One of the problems with bankruptcy today is that it doesn't address the looming problem of student loans. For many people in America who have crippling debt, the issue isn't that they don't make enough money or that they aren't good with it. The reality is that their student loans can cost them as much as a mortgage payment each month, straining their finances significantly.
It's not unusual to see that many people carry debt in the form of student loans. For one in three consumers, student loan debt makes up around 49 percent of their debt, leaving them with as much as half of their debts untouchable through bankruptcy. Presently, bankruptcy does not allow the discharge of many student loans.

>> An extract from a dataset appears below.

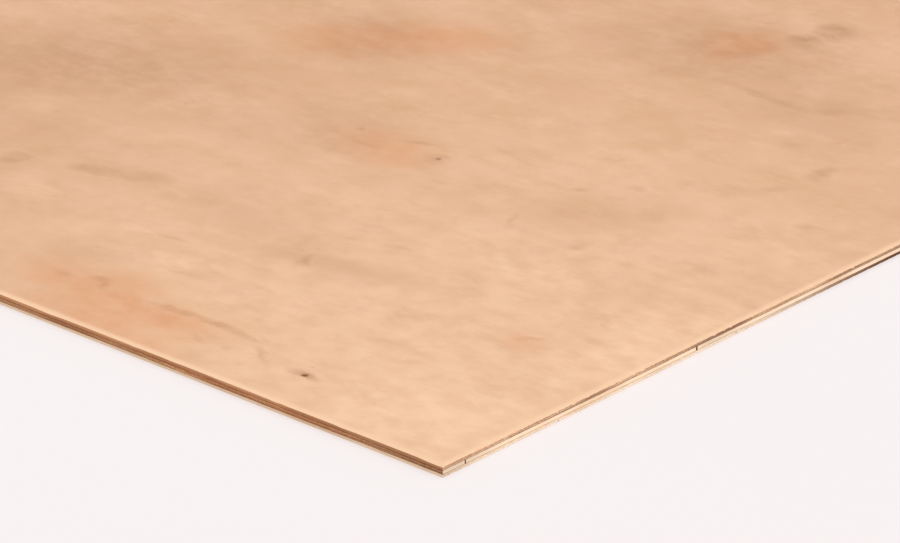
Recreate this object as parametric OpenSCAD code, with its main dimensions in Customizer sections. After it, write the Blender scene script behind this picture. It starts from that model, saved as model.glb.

Nationwide, it's believed that around 21 percent of all debt comes from student loans. To discharge student loans in bankruptcy, the person has to prove that they are facing undue hardship using the Brunner test. Essentially, you must prove that you can't meet the minimal standard of living while repaying your student loans. Additionally, you have to show that the hardships will continue and that you've made an effort to pay back your loans in the past.
Student loans used to be dischargeable, but that changed in 1976 when the people in power began to make changes. Today, that issue might change again. Some lawmakers are considering eliminating the past restrictions with the proposed Student Borrower Bankruptcy Relief Act of 2019. Keep updated on this potential act, because it could make a major difference for you in the future.